At the meet-and-greet with the editors, I showed the only clips I had -- my Chips Quinn Scholar pieces written during my internship at the Observer-Dispatch in Utica, N.Y. I was hired on the spot, and editors said I would work a 9-5 workday. Being a full-time student, I could not do that. Editors then secured special permission from Mr. Johnson for a schedule structured around my classes. At the time, I wondered if I ever would meet Mr. Johnson. He seemed like the Wizard of Oz -- a man who sent down directives but was rarely seen. That impression would change.

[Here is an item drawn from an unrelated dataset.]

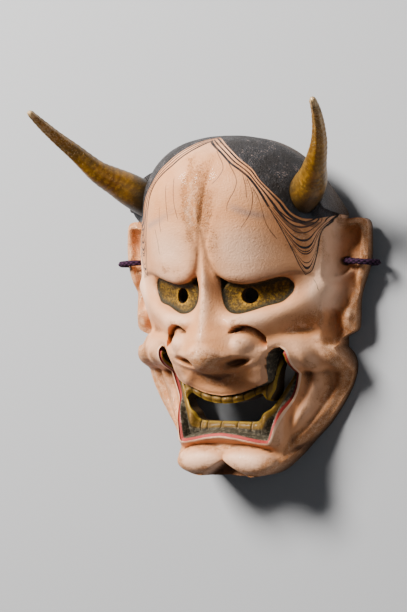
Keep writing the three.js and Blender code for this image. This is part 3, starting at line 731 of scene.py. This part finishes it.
# painted lines of the right half, drawn millimetres: hair strands from the parting to the temple
strandLow = curve([(0, 101.5), (2.3, 99.9), (12.4, 93.1), (20.1, 86.5), (25.8, 82.6), (31.2, 78.1),
                   (35.2, 73.2), (38.6, 67.6), (41.3, 61.4), (44, 54.6), (46.7, 47.4), (49.1, 40.2),
                   (51.2, 33.2), (53.1, 25.9), (55.3, 19)], 3)
templeEdge = curve([(55.3, 19), (59.3, 22.2), (62.1, 32.9), (63.3, 43.6), (65.4, 49.8), (68.3, 57.1),
                    (72, 62)], 3)
capEdge = curve([(-6, 106), (5.7, 102.7), (16.9, 95.6), (25.1, 89), (32.4, 83.2), (37.3, 76.4), (42.7, 70.3),
                 (48, 63.6), (50.5, 58.7), (53.5, 55.1), (57.6, 53.3), (64.7, 54), (67.8, 56.3), (73, 58.6),
                 (90, 66)], 3)
wispPoints = [[(9.5, 94.1), (15, 87), (16.1, 82.6), (14, 78), (10.6, 74.4)],
              [(17.2, 89.4), (20.7, 84.4), (24, 79.4), (25.5, 74.5), (24.1, 69), (21.7, 64.8), (20.1, 60.9),
               (19.8, 57.6)],
              [(31.2, 76.9), (33.5, 71.4), (34.5, 65.3), (33.2, 57.5), (30.6, 52.1), (27.5, 47.6)],
              [(34.3, 72), (37, 66.3), (38.6, 59.4), (39.9, 51.6), (41.7, 46.2), (44.2, 41.6)],
              [(59.8, 15.9), (61.3, 12.9), (61.7, 10.4)], [(-22.7, 74), (-22.4, 62.5), (-21.7, 53)],
              [(-16.8, 78), (-16.3, 64), (-14.2, 54)], [(-28.6, 60), (-29.4, 52), (-28.8, 46)],
              [(-34.5, 47), (-33.4, 40), (-33.6, 33)], [(28.5, 79), (30.8, 72), (31.2, 66)]]
rightSmudge = curve([(19.5, 60.8), (22.1, 60), (27.3, 57.8), (32.2, 56), (37.1, 55.2), (42, 54)], 4)
leftSmudge = curve([(-18.2, 58.3), (-23.4, 55.4), (-31.1, 52.6), (-41.9, 50)], 4)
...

At noon on my first day, I found out that the Jet staff met with him daily to pitch stories to fill the weekly publication. That day, we piled into the elevator and headed to the 11th floor, where we would meet in Mr. Johnson’s penthouse office in Chicago. I was all butterflies during the ride. I tried to convince myself that it was the elevator, but, in my heart, I knew I was scared.

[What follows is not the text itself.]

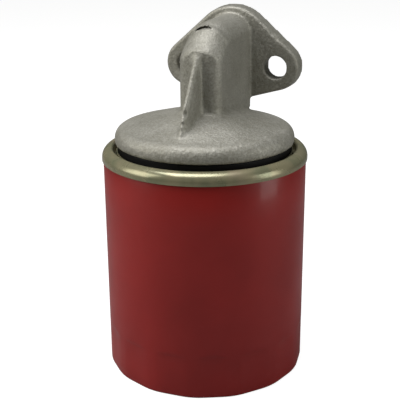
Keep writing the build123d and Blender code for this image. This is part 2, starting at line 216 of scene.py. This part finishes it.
# shader groups that several finishes share
def startGroup(name, inputs, outputs):
    group = bpy.data.node_groups.new(name, "ShaderNodeTree")
    for label, kind, value in inputs:
        socket = group.interface.new_socket(label, in_out="INPUT", socket_type=kind)
        socket.default_value = value
    for label, kind in outputs:
        group.interface.new_socket(label, in_out="OUTPUT", socket_type=kind)
    enter = group.nodes.new("NodeGroupInput")
    leave = group.nodes.new("NodeGroupOutput")
    return group, enter, leave


def makeCastGrain():          # sand texture: fine grain, pits and cloudy mottling
    group, enter, leave = startGroup(
        "castGrain",
        [("Grain", "NodeSocketFloat", 1100.0), ("Pits", "NodeSocketFloat", 420.0)],
        [("Height", "NodeSocketFloat"), ("Mottle", "NodeSocketFloat"), ("Speckle", "NodeSocketFloat")],
    )
    place = addNode(group, "ShaderNodeTexCoord").outputs["Object"]
    fine = addNode(group, "ShaderNodeTexNoise", Vector=place, Scale=enter.outputs["Grain"],
                   Detail=4.0, Roughness=0.65)
    broad = addNode(group, "ShaderNodeTexNoise", Vector=place, Scale=enter.outputs["Pits"],
                    Detail=3.0, Roughness=0.6)
    pits = addNode(group, "ShaderNodeTexVoronoi", Vector=place, Scale=enter.outputs["Pits"])
    pitDepth = spread(group, pits.outputs["Distance"], 0.0, 0.35)
    height = maths(group, "ADD", maths(group, "MULTIPLY", fine.outputs["Fac"], 0.55),
                   maths(group, "MULTIPLY", broad.outputs["Fac"], 0.6))
    height = maths(group, "ADD", height, maths(group, "MULTIPLY", pitDepth, 0.18))
    group.links.new(height, leave.inputs["Height"])
    cloud = addNode(group, "ShaderNodeTexNoise", Vector=place, Scale=75.0, Detail=5.0, Roughness=0.6)
    mottle = maths(group, "ADD", maths(group, "MULTIPLY", cloud.outputs["Fac"], 0.6),
                   maths(group, "MULTIPLY", broad.outputs["Fac"], 0.4))
    group.links.new(spread(group, mottle, 0.36, 0.64), leave.inputs["Mottle"])
    group.links.new(spread(group, fine.outputs["Fac"], 0.34, 0.66), leave.inputs["Speckle"])
    return group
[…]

What does one say to a man who built a multi-million-dollar publishing empire from a $500 loan using his mother’s furniture as collateral? A man who printed photos of Emmett Till in his casket -- photos that are thought to have advanced the civil rights movement? A man who single-handedly created what advertisers called the “African American market.”

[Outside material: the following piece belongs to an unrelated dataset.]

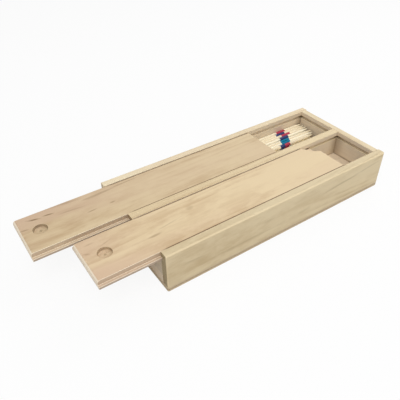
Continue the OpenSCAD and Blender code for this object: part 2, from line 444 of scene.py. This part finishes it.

For starters, I said, “Yes … sir.”

After coming out of my stupor, I realized he was talking to me. In that granddaddy-gruff voice, he said with a smile, “I see we have some new faces here!”

Allissa Hosten with John Johnson in Summer 2003.

I grinned and clasped my hands tightly underneath the table to keep them from shaking. “Tell us about yourself,” he said, his deep brown eyes dancing with delight. They were warm eyes -- eyes that had greeted Nelson Mandela, Martin Luther King, Malcolm X and now, little old me -- an intern.

I told him of my studies at Northwestern University’s Medill School of Journalism. He asked how many African Americans were in my class. When I told him two of almost 200, he beamed. He seemed proud that he had plucked my classmate (working at Ebony) and me for his inaugural internship program. “Well, enjoy your stay,” Mr. Johnson said, moving on to hear the news.

Enjoy it I did. Mr. Johnson believed in me. One day when discussing cover-story subjects, I suggested R&B singer Ashanti, who had an album due out that week. In pitching the idea, a tiny voice inside me wondered if I might have a shot at writing the story, too. I asked my editors, who said they would have to check with Mr. Johnson. The next day they said he had sent word: He would give me a chance.

There I sat in my cubicle with the news -- an intern preparing to write her first national cover story. If Mr. Johnson believed in me, perhaps I could try believing in myself. That story led to a cover story on Smokey Robinson, and another on the revival of “A Raisin in the Sun.”

While I was writing these stories it never ceased to amaze me how inseparable Mr. Johnson was with Black history. When I pitched the “Raisin” story, he leaned back in his chair and let out that “hem-hem-hem” chuckle.

“So they’re re-doing Lorraine’s play?” he asked. When I nodded, he told us of how Hansberry’s drama was semi-autobiographical and that he had known her father very well. I was amazed. One of my favorite authors had been on a first-name basis with Mr. Johnson! He stared out the window at the panoramic view of Lake Michigan. Tales of his friendship with Native Son’s author Richard Wright flowed out next. By then, my jaw was hitting the board-room desk.

That was just a day in the life of working with Mr. Johnson. Mention African-American icons and he would make them come alive with anecdotes of their visits to his office or his world travels. I loved it.

I also loved poring over old issues of Ebony and Jet in the office’s library and hearing again and again why the office had a cafeteria. Mr. Johnson told me that when he started Ebony in 1945, African Americans weren’t allowed to eat anywhere else. I almost cried. It reminded me how far we had come. Suddenly, my daily dash down Lake Shore Drive and back to class seemed but a 12-hour workday trifle in comparison to what journalists were up against in his day.

In a journalistic sense, there would be no me without a Mr. Johnson. He was my mentor, my friend and my inspiration.

On the last day of my internship he called me to his office to say how pleased he had been with my tenure. He offered me a signed copy of his autobiography and promised that I always had a home at Jet. As I hugged him goodbye, I wondered how many celebrities and everyday folk he had embraced. I wondered how he had been brave enough to keep pushing and fighting to show -- on glossy pages that sold dreams and advertisements -- that African Americans were worth something.

With overwhelming emotion, I said, “I admire the company you built. It is wonderful.” Immediately I recognized the understatement. But somehow he understood what I meant. “Thank you,” he said with that trademark stifled laugh.

“No, thank you,” I said. And every day that I type a story, I continue thanking him. I think we all should.